The Broker Operating Model in the Age of AI
Brokers expanding margin today are not experimenting with AI; they are using it to execute work, and the impact is showing up directly in producer throughput, speed to placement, and overall operating cost.
If AI is not yet a measurable contributor to your margin, it is not part of your operating model. That distinction is where performance divergence is coming from. You can already see it across competitors. The question is no longer which brokers are adopting AI. It is who is already being outperformed by it.
“The dividing line is no longer between firms that are experimenting with AI and those that are not. It is between those embedding AI into the operating layer of the business and those still treating it as a series of isolated tools.” — Martin Henley, CEO, mea Platform.
How Broker Operations Now Run at the Leading Edge
In broker firms operating at the leading edge, operations are no longer built around managing flow. They are designed to make it as fast as possible and put talent where it belongs: owning the edge cases, the strategy, and the client.
In today’s AI driven operations:
Submissions arrive classified, validated, and ready for placement, with missing information identified at intake rather than discovered downstream. The time historically spent triaging, re-reading, and chasing information is largely removed before the work even begins.
Work is routed automatically based on risk characteristics, urgency, and market fit, removing the delays that once defined the placement process. Market engagement runs with full visibility across carriers, with submissions distributed, responses tracked, and negotiations managed in a single system of execution. Placement decisions are made with a clear understanding of options, timing, and expected outcomes, rather than pieced together across fragmented communication.
Binding, documentation, and servicing all execute within the same workflow. The traditional seams between teams no longer introduce friction or delay. Every action is captured as it occurs, producing a complete and defensible record by design.
Creating New Value
When time-consuming coordination is removed as the barrier through which work moves, the economics of broking change in ways that are immediately visible.

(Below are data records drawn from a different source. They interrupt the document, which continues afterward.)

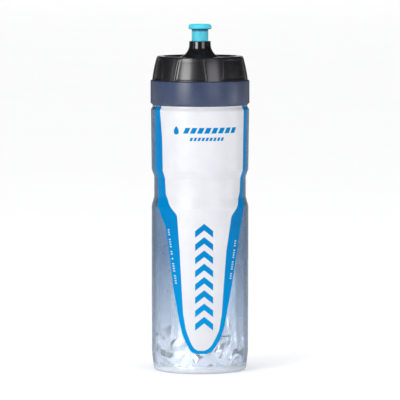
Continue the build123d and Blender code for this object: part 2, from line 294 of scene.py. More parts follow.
def new_group(name, inputs, outputs):
    """An empty shader group with named sockets: inputs (name, value), outputs (name, kind)."""
    tree = bpy.data.node_groups.new(name, "ShaderNodeTree")
    for label, value in inputs:
        kind = "NodeSocketColor" if isinstance(value, tuple) else "NodeSocketFloat"
        socket = tree.interface.new_socket(label, in_out="INPUT", socket_type=kind)
        socket.default_value = value
    for label, kind in outputs:
        tree.interface.new_socket(label, in_out="OUTPUT", socket_type="NodeSocket" + kind)
    w = Wiring(tree)
    return w, w.put("NodeGroupInput").outputs, w.put("NodeGroupOutput").inputs


def make_scuffs():
    """Fine straight rub marks, as on plastic that slides in and out of a cage."""
    w, given, out = new_group("scuffs", [("Scale", 1.0), ("Amount", 0.5)], [("Mask", "Float")])
    spot = w.put("TexCoord").outputs["Object"]
    marks = 0.0
    for turn, tilt in ((0.25, 0.1), (-0.5, 0.35), (1.25, -0.2)):
        run = w.put("Mapping", {
            "Vector": spot, "Rotation": (tilt, turn * 0.3, turn), "Scale": (900, 900, 26),
        })
        line = w.noise(run.outputs[0], given["Scale"], detail=2.0, roughness=0.45)
        marks = w.math("ADD", marks, w.scaled(line, 0.66, 0.74, 0.0, 1.0))
    patches = w.scaled(w.noise(spot, 34.0, detail=2.0), 0.45, 0.62, 0.0, 1.0)
    found = w.math("MULTIPLY", marks, patches)
    w.join(w.math("MULTIPLY", found, given["Amount"], clamp=True), out["Mask"])
    return w.tree


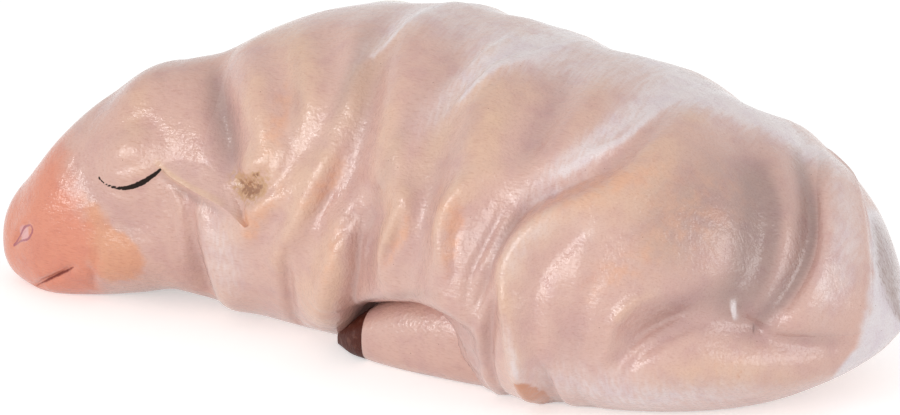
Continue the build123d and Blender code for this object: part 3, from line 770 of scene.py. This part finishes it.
def ear_height(down, across):
    """Height of the ear: nothing at the root, a lip along the front edge, and a fall to the back edge.

    Down the ear it rises with a smooth step and thins again towards the tip. Across, it is a quarter
    round close to the front edge, then a slope to the back with a shallow dish in it.
    """
    rising = ramp(down, 0.20, 0.60)
    lift = ear_lip * rising**2 * (3 - 2 * rising) * (1 - ear_thinner * ramp(down, 0.6, 1.0) ** 2)
    rounding = np.sqrt(np.clip(1 - (1 - ramp(across, 0, 0.07)) ** 2, 0, 1))
    slope = (1 - across) ** 1.1 - ear_dish * np.sin(np.pi * across) ** 2
    return lift * rounding * slope - root_sink * ramp(-down, -0.45, 0) - back_sink * across**3


ears = [
    laid_sheet(name, *edges, ear_height, ear_sink)
    for name, edges in (
        ("ear_left", (ear_front, ear_back)),
        ("ear_right", (mirrored(ear_front), mirrored(ear_back))),
    )
]

# %% [markdown]
# ## Tail
# The tail hangs down the left corner of the rump, pressed flat against it. A round tube would look stuck
# on, so it is a second sheet laid on the form: full over its middle, and flowing out at both ends.

# %% Tail
tail_inner = [(0.868, 118), (0.890, 104), (0.916, 79), (0.931, 52), (0.928, 29), (0.911, 8), (0.896, 2)]
tail_outer = [(0.889, 124), (0.914, 120), (0.946, 103), (0.968, 84), (0.980, 50), (0.981, 14), (0.976, 0)]
tail_thickness, tail_sink = 1.0, 1.0
end_sink, outer_thinner = 0.25, 0.25


def tail_height(down, across):
    """Height of the tail: a rise at its root, an end that runs out, and a steep inner and outer side."""
    lengthwise = ramp(down, 0, 0.3) ** 1.5 * ramp(1 - down, 0, 0.22) ** 0.8
    outer = ramp(1 - across, 0, 0.10)
    section = np.sin(0.5 * np.pi * ramp(across, 0, 0.35)) ** 1.2 * np.sqrt(1 - (1 - outer) ** 2)
    rise = tail_thickness * lengthwise * section * (1 - outer_thinner * across)
    return rise - end_sink * (1 - lengthwise)


tail = laid_sheet("tail_sheet", tail_inner, tail_outer, tail_height, tail_sink)

# %% [markdown]
# ## Legs and hooves
# One hind leg lies on the ground under the belly with its dark pointed hoof in front. A leg is a rounded
# section carried along a line, thinner towards the hoof. A cylinder with a taper would do for a round
# leg, but this one is squarish and pressed flat on the ground. Leg and hoof come from one grid, split at
# the ankle, so that they meet without a step. The folded foreleg of the far side is made the same way.

# %% Sections carried along a line
block_square, ankle_share = 2.5, 0.80
leg_rows, leg_columns = 140, 90
in_front_of_rump = -2.0  # mm: keeps the painted white reflection of the rump off the legs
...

Throughput increases as time is no longer consumed by waiting, rework, or manual routing. More submissions can be processed, more opportunities evaluated, and more business placed without a corresponding increase in headcount.
Cost per transaction declines as routine processing is executed automatically, allowing teams to scale output without scaling cost in proportion.
Conversion improves as submissions reach the market in a structured, complete, and timely state. Faster engagement and clearer visibility into market responses increase the likelihood of placing the right risks with the right carriers.
The role of the broker shifts as well. A producer’s time moves away from data handling and process management and toward judgment, structuring, client interaction, and portfolio-level decisions.
In a market where organic growth is harder to achieve, these changes are a direct driver of margin expansion.
Why this is Now Possible for Brokers Today
This shift is being driven by a different application of AI.
Application of AI to insurance is a recent development. But the innovation in the space is moving so fast, you can already see basic and advanced approaches diverging.
Basic approaches have focused on assisting discrete tasks while leaving the underlying operating model intact. Coordination still sits between steps, and the gains remain incremental. The firms pulling ahead are applying AI at the level of execution. Agentic systems operate across workflows, orchestrating and completing the sequence of actions required to move work from intake through placement, servicing, and renewal while interacting with existing systems.
At the same time, insurance workflows depend on domain context, policy structures, market conventions, claims histories, and regulatory nuance that sit outside the training of general-purpose models. This is driving a shift toward domain-specific AI, where models operate within the context of insurance itself. The difference is material: from plausible outputs to results that can be relied on in live placement and servicing workflows.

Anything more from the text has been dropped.